Ortadoğu’da başlatılan mezhep savaşlarının kışkırtıcılığını yapan AKP hükümeti Yemen konusuna da yaptığı açıklamayla bu durumu yinelemiştir. Düne kadar darbeci olarak nitelendirdiği Sisi hükümetiyle bölgedeki çıkarları için ittifak yapmış ve kirli bir işbirliği sağlamıştır. Yemen’in %35ini oluşturan bir halkın oradan gitmesini çözüm olarak ileri sürerek de asıl amacının nihai bir çözüm getirmek değil de selefi düşüncenin hâkim kılınması olduğunu ortaya koymaktadır.
Ortadoğu’da kurulması istenen bu Selefi- Vahhabi düzenin inşası için yaratılan çeteler Türkiye’den destek almaya devam ediyor.
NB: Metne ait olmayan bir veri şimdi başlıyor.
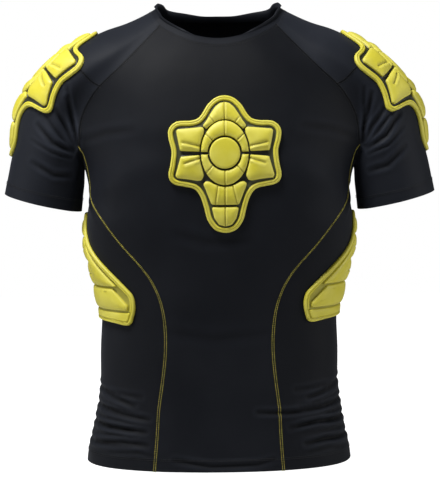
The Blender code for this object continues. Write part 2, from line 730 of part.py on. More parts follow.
def triangulate(loops, marks):
    points, heights, edges = [], [], []
    for loop, height in loops:
        first = len(points)
        for p in loop:
            points.append(Vector((float(p[0]), float(p[1]))))
            heights.append(height)
        count = len(loop)
        edges += [(first + k, first + (k + 1) % count) for k in range(count)]
    for p, height in marks:
        points.append(Vector((float(p[0]), float(p[1]))))
        heights.append(height)
    verts, _, faces, source, _, _ = delaunay_2d_cdt(points, edges, [], 0, 1e-5)
    outline = loops[0][0]
    known = []
    for k, v in enumerate(verts):
        if source[k]:
            known.append(heights[source[k][0]])
        else:
            near = min(range(len(points)), key=lambda i: (points[i] - v).length)
            known.append(heights[near])
    flat = np.array([(v.x, v.y) for v in verts])
    keep = []
    for f in faces:
        middle = flat[list(f)].mean(axis=0)
        if inside_distance(outline, middle) > 1e-4:
            keep.append(tuple(f))
    ring = {}
    for k, v in enumerate(verts):
        for s in source[k]:
            if s < len(outline):
                ring[s] = k
    return flat, known, keep, [ring[s] for s in range(len(outline))]


def bottom_grid(outline, spacing):
    fine = []
    low, high = outline.min(axis=0), outline.max(axis=0)
    rows = int((high[1] - low[1]) / spacing)
    for j in range(1, rows + 1):
        v = low[1] + j * (high[1] - low[1]) / (rows + 1)
        shift = 0.5 * spacing * (j % 2)
        for u in np.arange(low[0] + shift, high[0], spacing):
            if inside_distance(outline, np.array((u, v))) > 0.45 * spacing:
                fine.append((float(u), float(v)))
    return fine


def pad_solid(place, loops, marks, ground):
    """Closed pad: shaped top on the flat pattern, bottom following the cloth."""
    flat, heights, faces, ring = triangulate(loops, marks)
    outline = loops[0][0]
    low_flat, _, low_faces, low_ring = triangulate(
        [(outline, 0.0)], [(p, 0.0) for p in bottom_grid(outline, 14.5)])
    low = [place(u, v) for u, v in low_flat]
    base = np.array([p for p, _ in low])
    out = np.array([n for _, n in low])
    raise_by = np.full(len(base), LIFT)
    samples = [(a / 4, b / 4, 1 - (a + b) / 4) for a in range(5) for b in range(5 - a)]
    for _ in range(8):
        verts = base + out * raise_by[:, None]
        worst = np.zeros(len(base))
        for f in low_faces:
            tri = verts[list(f)]
            for w in samples:
                p = tri[0] * w[0] + tri[1] * w[1] + tri[2] * w[2]
                hit, normal, _, _ = ground.tree.find_nearest(Vector(p))
                gap = float((Vector(p) - hit).dot(normal))
                lack = 0.4 - gap
                if lack > 0:
                    for k, i in enumerate(f):
                        worst[i] = max(worst[i], lack * (0.4 + 0.6 * w[k]))
        if worst.max() < 0.02:
            break
        raise_by += worst
    low_verts = base + out * raise_by[:, None]
    match = {}
    for a, b in zip(ring, low_ring):
        match[a] = b
    verts = [tuple(p) for p in low_verts]
    index = {}
    for k, (u, v) in enumerate(flat):
        if k in match:
            index[k] = match[k]
            continue
        p, n = place(u, v)
        index[k] = len(verts)
        verts.append(tuple(p + n * (LIFT + heights[k])))
    solid = []
    for f in faces:
        solid.append(tuple(index[i] for i in f))
    for f in low_faces:
        solid.append(tuple(reversed(f)))
    return np.array(verts), solid


def face_outward(verts, solid):
    volume = 0.0
    for f in solid:
        a, b, c = (verts[i] for i in f[:3])
        volume += float(np.dot(a, np.cross(b, c)))
    return solid if volume > 0 else [tuple(reversed(f)) for f in solid]


for old in list(bpy.data.objects):
    bpy.data.objects.remove(old, do_unlink=True)

shirt, shirt_faces, shirt_owner = fitted_surface(1)
shirt = apply_folds(shirt, shirt_faces)
shirt_normals = point_normals(shirt, shirt_faces)
edge_owner = {}
for number, face in enumerate(shirt_faces):
    for corner in range(4):
        key = tuple(sorted((face[corner], face[(corner + 1) % 4])))
        edge_owner.setdefault(key, set()).add(shirt_owner[number])
SHARED_EDGES = {key for key, owners in edge_owner.items() if len(owners) > 1}

for number, name in enumerate(PIECES):
    members = [f for f in range(len(shirt_faces)) if shirt_owner[f] == number]
    piece_verts, piece_solid = cloth_piece(shirt, shirt_faces, shirt_normals, members)
    add_object(name, piece_verts, face_outward(piece_verts, piece_solid),
               (0.012, 0.013, 0.016), 0.85)

cloth = Ground(shirt, shirt_faces, shirt_normals)
PAD_COLOUR = (0.62, 0.57, 0.05)


def chest_place(u, v):
    return cloth.cast((CHEST_AT[0] + u, -260, CHEST_AT[1] + v), (0, 1, 0))


chest_loops, chest_marks = lobed_pattern(CHEST_SCALE)
pad_verts, pad_faces = pad_solid(chest_place, chest_loops, chest_marks, cloth)
add_object("chest_pad", pad_verts, face_outward(pad_verts, pad_faces), PAD_COLOUR, 0.6)

for label, side in (("left", 1), ("right", -1)):
    carrier = shoulder_carrier(cloth, side)
    tall = SHOULDER_SCALE[1]
    outer, drawn = SHOULDER_WINGS
    heights = (LOBED[-1][1] * tall, -outer, outer, LOBED[0][1] * tall)
    reaches = (-SHOULDER_DOWN[side], -drawn, drawn, SHOULDER_UP)

    def shoulder_place(u, v, carrier=carrier, boss=SHOULDER_BOSS[side], reaches=reaches):
        spread = 1 + SHOULDER_SPLAY * (u / 84) ** 2
        flare = 1 - SHOULDER_FLARE * max(-outer, min(outer, v))
        return carrier.place(boss - float(np.interp(v, heights, reaches)) * spread,
                             u * flare)

    loops, marks = lobed_pattern(SHOULDER_SCALE)
    pad_verts, pad_faces = pad_solid(shoulder_place, loops, marks, cloth)
    add_object("shoulder_pad_" + label, pad_verts, face_outward(pad_verts, pad_faces),
               PAD_COLOUR, 0.6)

    ribs = rib_carrier(cloth, side)

    def rib_place(u, v, ribs=ribs, up=RIB_UP[side]):
        rise = up[1] + (up[0] - up[1]) * (v - RIB[-1][1]) / (RIB[0][1] - RIB[-1][1])
        return ribs.place(-262 - v - rise, u)

    loops, marks = rib_pattern()
    pad_verts, pad_faces = pad_solid(rib_place, loops, marks, cloth)
    add_object("side_pad_" + label, pad_verts, face_outward(pad_verts, pad_faces),
               PAD_COLOUR, 0.6)

for item in bpy.data.objects:
    print(item.name, len(item.data.polygons))
print("triangles", sum(len(o.data.polygons) for o in bpy.data.objects))
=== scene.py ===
# Padded compression shirt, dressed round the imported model. The front faces -Y, +Z is up.
# Lengths are millimetres until a mesh is written out in metres.
import bpy
import math
import numpy as np
from mathutils import Matrix, Vector, noise
from mathutils.bvhtree import BVHTree
from mathutils.geometry import delaunay_2d_cdt
from mathutils.kdtree import KDTree


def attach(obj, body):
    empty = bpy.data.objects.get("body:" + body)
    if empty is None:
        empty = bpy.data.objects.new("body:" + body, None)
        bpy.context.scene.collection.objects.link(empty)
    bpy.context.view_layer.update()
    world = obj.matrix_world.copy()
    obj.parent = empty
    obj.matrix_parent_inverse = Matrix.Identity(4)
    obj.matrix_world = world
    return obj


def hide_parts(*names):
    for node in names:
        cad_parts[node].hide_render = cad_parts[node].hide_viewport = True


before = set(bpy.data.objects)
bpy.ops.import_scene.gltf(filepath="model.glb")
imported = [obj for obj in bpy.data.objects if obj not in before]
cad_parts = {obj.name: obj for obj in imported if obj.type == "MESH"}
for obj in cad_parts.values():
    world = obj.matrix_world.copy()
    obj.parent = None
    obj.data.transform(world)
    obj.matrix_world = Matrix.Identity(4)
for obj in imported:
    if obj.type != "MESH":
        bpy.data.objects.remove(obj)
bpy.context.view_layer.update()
print("frame loaded:", len(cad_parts), "nodes")

metres = 0.001

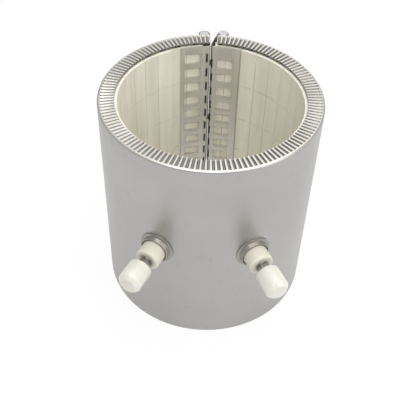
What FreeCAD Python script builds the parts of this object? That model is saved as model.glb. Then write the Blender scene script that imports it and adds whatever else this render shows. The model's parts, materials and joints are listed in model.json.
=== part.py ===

TC eliyle ülkenin çeşitli yerlerinde, son olarak da Antakya-Serinyol’da ‘eğit-donat’ kampı adı altında katil yetiştirilmesi, yıllardır inkâr edilen çete yardımlarının artık alenen yapılmaya başlandığının kanıtıdır.
Antakya’da eğitilip donatılan teröristlerin sınır kapısından geçerek İdlip’te sivil halka yönelik gerçekleştirilen katliam da bu projenin son ürünüdür. İdlip’in stratejik olarak Türkiye’nin komşusu olması ve çevresinde Alevi, Ermeni, Sünni köyleri barındırmasından dolayı yıllardır yaşandığı gibi büyük katliamların çokta uzak olmadığı açıktır.
Çok değil geçtiğimiz günlerde DAİŞ, Alevilerin, Sünnilerin ve İsmaillilerin Hama’ da 48 kişiyi kimisini yakarak kimisini keserek mezhep gözetmeden katletmiştir. Desteklenen bu çeteler artık kontrolden çıkmaya başlamış bir şekilde tüm bölgeyi kana bulamaya devam ediyor. Bu da saldırılarının ardı arkasının kesilmeyeceğini göstermiştir.
Bizler Ankara Arap Alevi Gençlik Meclisi olarak savaşa karşı barışın sesini yükseltmeye devam edeceğiz. Ortadoğu’da halklara karşı yürütülen saldırıları teşhir edip barış sağlanana ve bu savaş çığırtkanlığı sona erene kadar sokaklarda olacağız.
Türkiye eliyle yürütülen eğit donat saçmalığına öncelikle son verilmesini ve bu çirkin saldırıların ortağı olunmaktan vazgeçilmesi gerektiğini duyuruyoruz.